Why you should care about Generative AI
First, watch this video:
The original commercial required 30 people and took about a month to produce, whereas the AI-driven remake was accomplished by one individual in less than a day!
Now, if you're a glass half empty kind of person, you're thinking about those 29 people who were laid off. But if you're a glass half full kind of person, you're thinking you can create a $50,000 TV commercial by yourself in less than a day. This could make for more compelling advertising to promote whatever it is that you sell for a living!
There's a rule of thumb in the entrepreneurial business call the order of magnitude requirement. Things need to be 10x better, faster or cheaper to succeed. If this video is any indication, the future of generative AI is likely to bring a 1000x improvement, at least over time, to the human task of creative endeavor.
However, many analysts disagree with such a positive view, and predict that generative AI has been overhyped, and is set for a correction in 2024. These naysayers predict that the speculative bubble will burst. They say that output is still too unreliable for many tasks. That training ever-larger models requires exponentially more data and computing power, raising questions about scalability. And when hype meets reality, valuations of generative startups will fall dramatically. Funding could dry up overnight, once the sector has lost its novelty.
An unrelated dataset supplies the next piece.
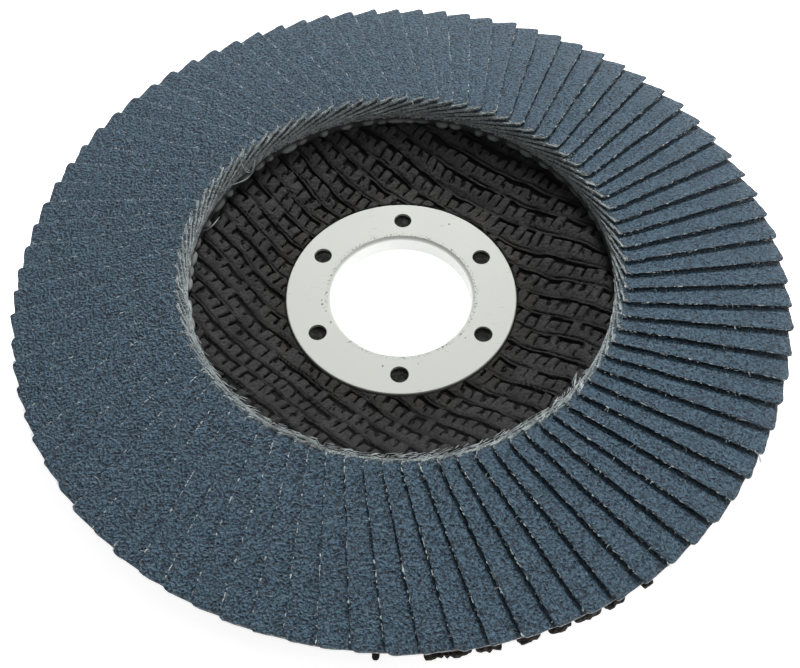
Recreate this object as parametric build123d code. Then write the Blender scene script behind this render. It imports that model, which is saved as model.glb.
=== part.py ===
from build123d import *
from math import asin, atan, atan2, ceil, cos, degrees, hypot, radians, sin, tan
import os

# Flap disc for an angle grinder, in millimetres. The spindle axis is +Z, the working face looks up,
# and the origin is the centre of the hub's back face.

# Hub and spindle bore
bore_diameter = 22.23
hub_thickness = 2.7
ring_diameter = 36.3
ring_thickness = 0.7
ring_edge_break = 0.15
collar_wall = 0.6
collar_mouth_break = 0.5
collar_end_recess = 0.2
hole_count = 6
hole_diameter = 2.84
hole_circle_offset = 0.09
hole_start_angle = 28.1
plug_recess = 0.25
plug_clearance = 0.01

# Pressed plate: a flat hub, a dish that lifts it, and a cone that falls gently to the rim
plate_diameter = 112.0
plate_thickness = 2.4
dish_foot_radius = 21.0
dish_brow_radius = 31.2
dish_rise = 4.46
back_bend_radius = 4.0
cone_angle = 2.9

# Coarse mesh pressed into the plate's face, a plain weave of flat yarns
row_pitch = 3.3
column_pitch = 3.6
yarn_gap = 0.9
float_gap = 0.7
float_height = 0.35
float_root = 0.8
weave_angle = -33.0
weave_margin = 0.3
weave_border_sides = 60

# Abrasive flaps, each a rectangle of coated cloth
flap_count = 85
flap_width = 18.5
flap_length = 24.5
flap_thickness = 0.6
flap_brow_margin = 2.3
flap_first_angle = 9.57
inner_slack = 0.09
outer_slack = 0.2
flap_seat_clearance = 0.01
flap_strips = 4
flaps_per_node = 5

# Adhesive under the flaps, with the ramp of it that squeezes out at their inner ends
adhesive_thickness = 0.3
adhesive_edge_inset = 0.8
ramp_clearance = 0.1
ramp_width = 1.5
ramp_foot_height = 1.0
ramp_height = 2.2
ramp_top_width = 0.3

bore_radius = bore_diameter / 2
ring_radius = ring_diameter / 2
hole_circle_radius = (bore_radius + ring_radius) / 2 + hole_circle_offset
plate_radius = plate_diameter / 2
collar_radius = bore_radius + collar_wall
ring_top = hub_thickness + ring_thickness
brow_height = hub_thickness + dish_rise
rise_slope = dish_rise / (dish_brow_radius - dish_foot_radius)
cone_slope = tan(radians(cone_angle))
flap_pitch = 360 / flap_count
flap_inner_reach = dish_brow_radius + flap_brow_margin
flap_outer_reach = flap_inner_reach + flap_length
half_width = flap_width / 2
ramp_back_radius = flap_inner_reach - ramp_clearance
ramp_foot_radius = ramp_back_radius - ramp_width


def face_height(radius):
    """Height of the plate's top face, without its mesh, at a radius."""
    if radius <= dish_foot_radius:
        return hub_thickness
    if radius <= dish_brow_radius:
        return hub_thickness + rise_slope * (radius - dish_foot_radius)
    return brow_height - cone_slope * (radius - dish_brow_radius)


def seat_height(radius):
    """Height of the adhesive's top face, on which the flaps' buried edges lie."""
    return brow_height - cone_slope * (radius - dish_brow_radius) + adhesive_thickness


def back_corner(corner, angle_before, angle_after):
    """The corner of the plate's back, one thickness below a corner of its face."""
    before = Vector(sin(angle_before), -cos(angle_before))
    after = Vector(sin(angle_after), -cos(angle_after))
    shift = (before + after) * (plate_thickness / (1 + before.dot(after)))
    return (corner[0] + shift.X, corner[1] + shift.Y)


def plate_blank():
    """The plate without its mesh, turned from its dished section."""
    rise_angle = atan(rise_slope)
    rim_height = face_height(plate_radius)
    face = [(collar_radius, hub_thickness), (dish_foot_radius, hub_thickness),
            (dish_brow_radius, brow_height), (plate_radius, rim_height)]
    foot_radius, foot_height = back_corner(face[1], 0, rise_angle)
    foot = (foot_radius - foot_height / rise_slope, 0)
    brow = back_corner(face[2], rise_angle, -radians(cone_angle))
    rim = (plate_radius, brow[1] - cone_slope * (plate_radius - brow[0]))
    back = [(collar_radius, 0), foot, brow, rim]
    face_line = Polyline(*[(x, 0, z) for x, z in face])
    back_line = FilletPolyline(*[(x, 0, z) for x, z in back], radius=back_bend_radius)
    walls = [Line(face_line @ 0, back_line @ 0), Line(face_line @ 1, back_line @ 1)]
    return revolve(make_face([face_line, back_line, *walls]), Axis.Z)


def float_seat(place, row_direction, span):
    """The plane on which one yarn float lies, level along the dish's chord under it."""
    radius = place.length
    uphill = place.normalized()
    inside, outside = face_height(radius - span / 2), face_height(radius + span / 2)
    slope = atan2(outside - inside, span)
    normal = Vector(0, 0, cos(slope)) - uphill * sin(slope)
    origin = (place.X, place.Y, (inside + outside) / 2)
    return Plane(origin=origin, x_dir=row_direction, z_dir=normal)


def weave_floats():
    """The mesh yarns where they pass over one another and stand proud of the resin."""
    inner = ring_radius + weave_margin
    outer = ramp_foot_radius - weave_margin
    reach = ceil(outer / min(row_pitch, column_pitch))
    row_direction = Vector(1, 0, 0).rotate(Axis.Z, weave_angle)
    row_float = (column_pitch - float_gap, row_pitch - yarn_gap)
    column_float = (column_pitch - yarn_gap - float_gap, row_pitch - float_gap / 2)
    floats = []
    for row in range(-reach, reach + 1):
        for column in range(-reach, reach + 1):
            place = Vector(column * column_pitch, row * row_pitch, 0).rotate(Axis.Z, weave_angle)
            if not inner < place.length < outer:
                continue
            length, width = row_float if (row + column) % 2 == 0 else column_float
            seat = float_seat(place, row_direction, min(length, width))
            block = Box(length, width, float_height + float_root)
            floats.append(seat * Pos(0, 0, (float_height - float_root) / 2) * block)
    border = RegularPolygon(outer, weave_border_sides)
    border -= RegularPolygon(inner, weave_border_sides, major_radius=False)
    shown = extrude(border, amount=brow_height + 2 * float_height)
    return [piece for piece in (shown & Compound(floats)).solids() if piece.volume > float_height]


def ring_holes(drill):
    """The drill set at each of the ring's small holes."""
    circle = PolarLocations(hole_circle_radius, hole_count, start_angle=hole_start_angle)
    return [Pos(0, 0, hub_thickness) * place * drill for place in circle]


def backing_plate():
    """The pressed plate, with the mesh on its face and resin standing in the ring's holes."""
    plug_height = ring_thickness - plug_recess
    plug = Cylinder(hole_diameter / 2 - plug_clearance, 2 * plug_height)
    return plate_blank() + ring_holes(plug) + weave_floats()


def hub_ring():
    """The steel washer on the hub, with its drawn collar through the bore."""
    section = [(bore_radius, collar_end_recess), (collar_radius, collar_end_recess),
               (collar_radius, hub_thickness), (ring_radius, hub_thickness),
               (ring_radius, ring_top - ring_edge_break), (ring_radius - ring_edge_break, ring_top),
               (bore_radius + collar_mouth_break, ring_top), (bore_radius, ring_top - collar_mouth_break)]
    blank = revolve(make_face(Polyline(*[(x, 0, z) for x, z in section], close=True)), Axis.Z)
    return blank - ring_holes(Cylinder(hole_diameter / 2, 4 * ring_thickness))


def adhesive_bed():
    """The glue layer on the plate, with the ramp of it that climbs the flaps' inner ends."""
    outer = plate_radius - adhesive_edge_inset
    crest = ramp_back_radius - ramp_top_width
    section = [(ramp_foot_radius, face_height(ramp_foot_radius)),
               (ramp_foot_radius, seat_height(ramp_foot_radius) + ramp_foot_height),
               (crest, seat_height(crest) + ramp_height),
               (ramp_back_radius, seat_height(crest) + ramp_height),
               (ramp_back_radius, seat_height(ramp_back_radius)),
               (outer, seat_height(outer)), (outer, face_height(outer))]
    return revolve(make_face(Polyline(*[(x, 0, z) for x, z in section], close=True)), Axis.Z)


def flap_corner_heights(reach, slack):
    """Undersides of the buried and the free corner at one end of a flap."""
    corner_radius = hypot(reach, half_width)
    spanned_pitches = 2 * degrees(asin(half_width / corner_radius)) / flap_pitch
    buried = seat_height(corner_radius) + flap_seat_clearance
    return buried, buried + (flap_thickness + slack) * spanned_pitches


def flap_end_points(reach, slack, lift):
    """Points across one end of a flap, from the buried corner to the free one."""
    buried, free = flap_corner_heights(reach, slack)
    shares = [strip / flap_strips for strip in range(flap_strips + 1)]
    return [Vector(reach, half_width - flap_width * share, buried + (free - buried) * share + lift)
            for share in shares]


def panel(*corners):
    """A flat face with straight edges."""
    return Face(Wire.make_polygon(corners))


def flap():
    """One twisted flap on its own centreline, folded along its strips."""
    inner_low = flap_end_points(flap_inner_reach, inner_slack, 0)
    outer_low = flap_end_points(flap_outer_reach, outer_slack, 0)
    inner_top = flap_end_points(flap_inner_reach, inner_slack, flap_thickness)
    outer_top = flap_end_points(flap_outer_reach, outer_slack, flap_thickness)
    panels = [panel(*inner_low, *reversed(inner_top)), panel(*outer_low, *reversed(outer_top)),
              panel(inner_low[0], outer_low[0], outer_top[0], inner_top[0]),
              panel(inner_low[-1], outer_low[-1], outer_top[-1], inner_top[-1])]
    for inner, outer in ((inner_low, outer_low), (inner_top, outer_top)):
        for strip in range(flap_strips):
            panels.append(panel(inner[strip], outer[strip], outer[strip + 1]))
            panels.append(panel(inner[strip], outer[strip + 1], inner[strip + 1]))
    return Solid(Shell(panels))


def flap_groups():
    """The flaps in the order they are laid, shared among nodes of a few each."""
    one_flap = flap()
    turned = [Rot(0, 0, flap_first_angle + flap_pitch * number) * one_flap
              for number in range(flap_count)]
    return [Compound(turned[start:start + flaps_per_node])
            for start in range(0, flap_count, flaps_per_node)]


def main():
    """Writes each piece of the disc to a file of its own."""
    os.makedirs("parts", exist_ok=True)
    pieces = {"backing_plate": backing_plate(), "hub_ring": hub_ring(), "adhesive_bed": adhesive_bed()}
    for number, group in enumerate(flap_groups(), start=1):
        pieces[f"flaps_{number:02d}"] = group
    for name, piece in pieces.items():
        export_step(piece, f"parts/{name}.step")


main()
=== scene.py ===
import math

import bpy
import numpy as np
from mathutils import Matrix, Vector


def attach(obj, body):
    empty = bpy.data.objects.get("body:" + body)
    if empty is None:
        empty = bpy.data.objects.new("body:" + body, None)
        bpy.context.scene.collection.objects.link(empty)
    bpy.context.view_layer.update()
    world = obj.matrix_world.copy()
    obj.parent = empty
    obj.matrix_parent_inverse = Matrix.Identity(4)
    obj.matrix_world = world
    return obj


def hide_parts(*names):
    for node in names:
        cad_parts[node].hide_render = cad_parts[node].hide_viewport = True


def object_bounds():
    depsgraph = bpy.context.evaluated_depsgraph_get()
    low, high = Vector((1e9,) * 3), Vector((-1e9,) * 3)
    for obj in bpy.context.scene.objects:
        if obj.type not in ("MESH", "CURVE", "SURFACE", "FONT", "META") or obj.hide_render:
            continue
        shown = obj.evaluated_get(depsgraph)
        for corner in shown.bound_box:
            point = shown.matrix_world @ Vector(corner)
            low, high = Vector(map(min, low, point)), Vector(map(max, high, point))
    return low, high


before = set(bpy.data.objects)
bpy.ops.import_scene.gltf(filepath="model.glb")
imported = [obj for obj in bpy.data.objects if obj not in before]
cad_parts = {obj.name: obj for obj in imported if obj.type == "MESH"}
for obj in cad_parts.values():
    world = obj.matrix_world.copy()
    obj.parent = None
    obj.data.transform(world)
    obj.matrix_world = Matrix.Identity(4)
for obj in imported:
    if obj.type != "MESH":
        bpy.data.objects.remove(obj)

cad_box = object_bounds()

# Sizes here are in millimetres, as a maker would give them, and the meshes are written in metres.
MM = 0.001

# Plate: its dished section, as the pressed solid has it
COLLAR_RADIUS = 11.715
HUB_THICKNESS = 2.7
PLATE_THICKNESS = 2.4
PLATE_RADIUS = 56.0
FOOT_RADIUS = 21.0
BROW_RADIUS = 31.2
RISE = 4.46
CONE_SLOPE = math.tan(math.radians(2.9))
BROW_HEIGHT = HUB_THICKNESS + RISE
RISE_SLOPE = RISE / (BROW_RADIUS - FOOT_RADIUS)

# How deep inside the plate its two pressed layers meet, and how far its bends are eased on face and back
MID_DEPTH = 1.3
FACE_BEND_REACH = 1.6
BACK_BEND_REACH = 2.0
BEND_SHARES = np.linspace(-1, 1, 9)
SLOPE_STEP = 0.1

# Points round the axis on the plate's face, on its back and on the glue
FACE_TURNS = 980
BACK_TURNS = 820
GLUE_TURNS = 900

# Ring: the washer that stays as the solid has it, the flecks round its bore and the resin in its holes
RING_RADIUS = 18.15
FLECK_RADIUS = 11.80
RING_TOP = 3.4
BORE_RADIUS = 11.115
HOLE_RADIUS = 1.41
HOLE_CIRCLE_RADIUS = 14.7225
HOLE_COUNT = 6
HOLE_START = math.radians(28.1)
PLUG_TOP = RING_TOP - 0.25

# Dark spots on the ring's lacquer: where they are, and how large
RING_SPOTS = [(8.1, 13.8, 0.22), (-12.5, -0.9, 0.17), (-12.4, -1.7, 0.25), (-12.1, -2.4, 0.16),
              (-11.8, -3.0, 0.19), (-12.6, 1.2, 0.14), (-11.0, -5.1, 0.19), (9.7, -8.4, 0.17),
              (2.4, -12.9, 0.16), (-3.0, -13.2, 0.14)]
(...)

But all of these arguments vanish like smoke, once you see something with your own eyes. This video is the equivalent of Orville Wright completing the first powered flight of a heavier-than-air aircraft in Kitty Hawk, North Carolina, 119 years ago. That flight lasted just 12 seconds, traveled only 120 feet, and reached a top speed of merely six miles per hour. But it meant that it was flight was possible. Similarly, this demonstration of text-to-video by Pika Labs hit me as hard as if I were watching the Wright Flyer take off for the first time. Sure, there were a thousand reasons back then why flight couldn't be commercialized, but hell, we fly in jetliners every day now. AI is just as profound an achievement as flight, or the printing press, or the first ENIAC computer.
When faced with so dramatic a paradigm shift, there is naturally resistance. Here is a model for how that resistance is overcome, in the cartoon below:

These are the five stages of paradigm shift: First, you simply don't have time for this, so it's pretty exasperating to deal with anything that disrupts your life or business. Second, when you finally have time, you check it out... and it's pretty cute. ChatGPT writes limericks. Midjourney makes interesting images. You are somewhat amused, but you're not worried at all about ChatGPT replacing you. Third, this AI stuff starts winning you over, so you now feel some mild interest. As you dig in, something clicks, and you realize that this could be very useful. It could be significant. Fourth, you realize that your competitors will be using this to catch up with you! And fifth, you go into a total frenzy because you are way behind, and you need to catch up!
And this is why the best time to get started with AI is yesterday. The next best is today.